Questo fa parte di un accordo che era stato raggiunto con alcune Ong: qualora non fosse stato possibile accoglierle nei porti italiani bisognava condurre nei rispettivi Stati, ma il principio prevalente è quello del porto sicuro. La nazionalità della nave serve per comprendere quali sono i poteri coercitivi che può esercitare un altro Stato e che si fermano rispetto alla bandiera. Bisogna chiedere l’autorizzazione. Vi è stato recentemente a Catania un caso interessantissimo, quello delle 10 tonnellate di hashish sequestrate in alto mare. La nave aveva la bandiera dei Paesi Bassi, che hanno autorizzato l’intervento. Le operazioni di soccorso avvengono quando c’è una situazione di pericolo. Il problema è quando indipendentemente dalle situazioni di pericolo si dovesse ritenere di dover intervenire per aiutare i migranti a raggiungere l’Europa, per raggiungere un obiettivo dunque umanitariamente meritevole ma diverso dal soccorso. C’è una risposta anche della nostra politica che ci fa onore. Noi in passato siamo stati considerati a livello mondiale come esempio di intervento in una situazione di emergenza. Con il dottor Zuccaro e la dottoressa Ragazzi siamo stati invitati all’assemblea generale delle Nazioni Unite di Vienna per rappresentare ai delegati il modello italiano. Anche io in un’altra occasione ho illustrato questa esperienza al forum dei procuratori generali europei. Ma dopo i nostri interventi l’Europa ha lasciato l’Italia da sola. Penso che ci siano problemi seri, con uomini e donne molto motivate, che sentono come obbligo morale l’aiuto delle persone in difficoltà, il punto è se questo compete alle organizzazioni umanitarie o agli Stati e se gli Stati non fanno il proprio dovere deve esserci qualcuno che interviene.

Il problema è che probabilmente la politica lega l’esistenza dell’emergenza al numero di sbarchi, con la conseguenza che dipende tutto da come la Libia gestisce le partenze.
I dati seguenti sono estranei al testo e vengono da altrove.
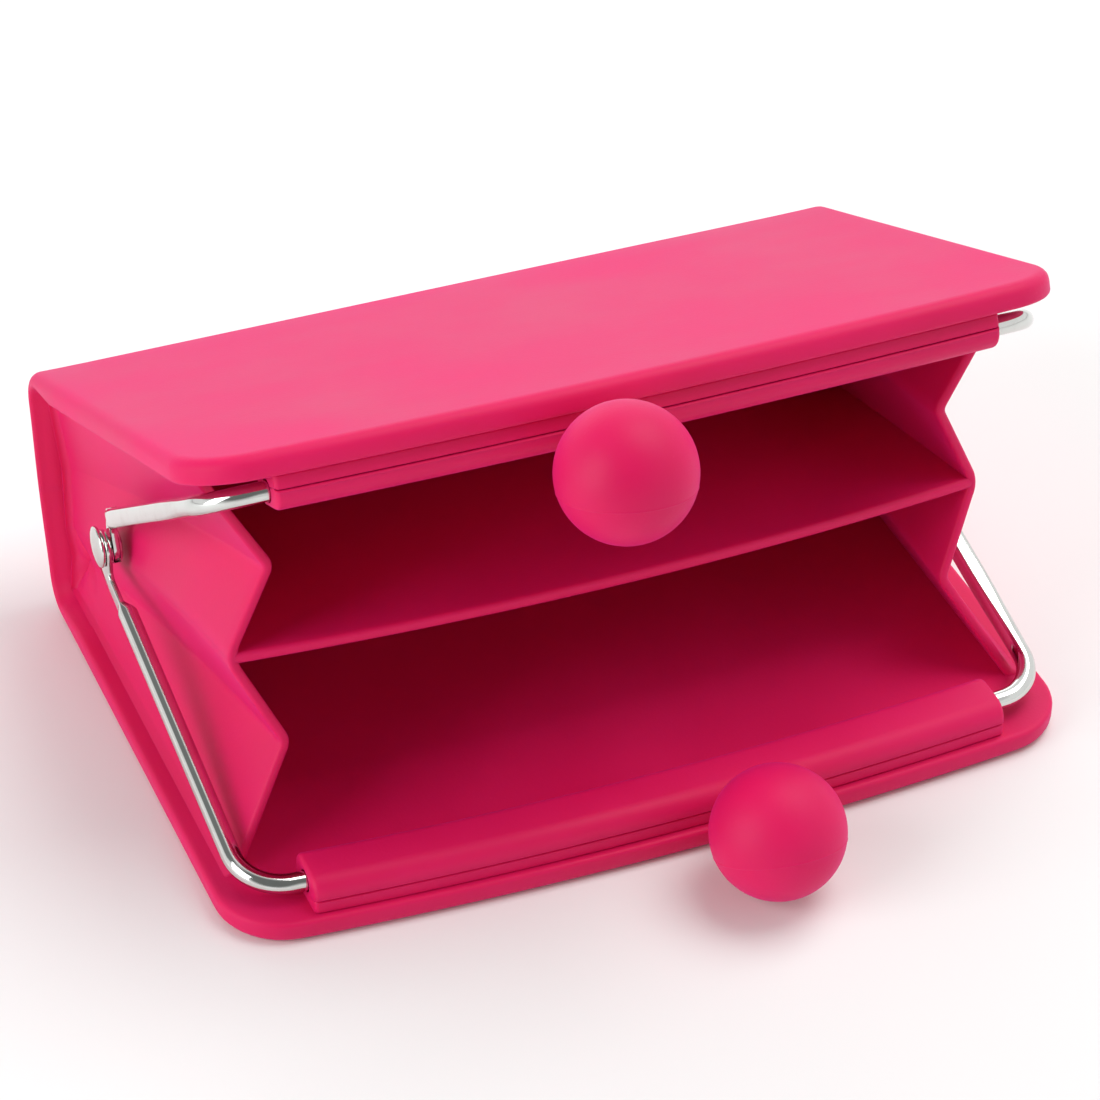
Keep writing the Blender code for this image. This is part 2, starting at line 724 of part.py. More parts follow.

Ma anche con meno sbarchi restano i problemi.

Sia chiaro che le terribili violenze sono avvenute prima dell’inizio della politica, risalgono al 2014 e continuano ancora oggi, la risposta per evitarle non è mantenere aperto il canale.

Ci vorrebbe un intervento concreto sulla Libia?

Penso che su queste cose non si possa fare una demagogia anti migranti, ne l’altra demagogia.

Il riconoscimento dello status di rifugiato dovrebbe avvenire in trenta giorni, in realtà passano diversi anni.

C’è un carico impressionante dei tribunali, rivendico che la Procura di Catania ha posto questo problema nel febbraio 2015: questi problemi determinano un gravissimo danno per gli individui che hanno diritto alla protezione e allo stesso tempo causano notevoli costi per la collettività. Noi chiedevamo misure di tipo organizzativo, ma furono mandati solo magistrati di supporto. È stato risolto il problema della concentrazione in pochi tribunali con una distribuzione di livello nazionale. Non ci sono reali politiche di inserimento, torniamo alla domanda iniziale, se noi non comprendiamo che il problema non è quello di fare dei muri, ma di capire che con questo fenomeno abbiamo a che farci per decenni. Dobbiamo capire qual è il fabbisogno che abbiamo, bisognerebbe formare i migranti per il lavoro. Dire che i migranti son una risorsa è insieme vero e sbagliato. Se facciamo tutto quello che è necessario perché forniscano un contributo alla società è vero che sono delle risorse, se lo diciamo solo per liberarci la coscienza è sbagliato, perché i migranti restano a vagare nei campi di pomodoro di Rosarno, oggetto di sfruttamento indegno e immorale, in condizioni di vita inumane. La politica deve comprendere che questo fenomeno è inevitabile e durerà negli anni.

Catania le è rimasta nel cuore?

Sì, non riesco a staccarmi, ho avuto molto da questa città, ho avuto vicinanza e affetto che ho ricambiato.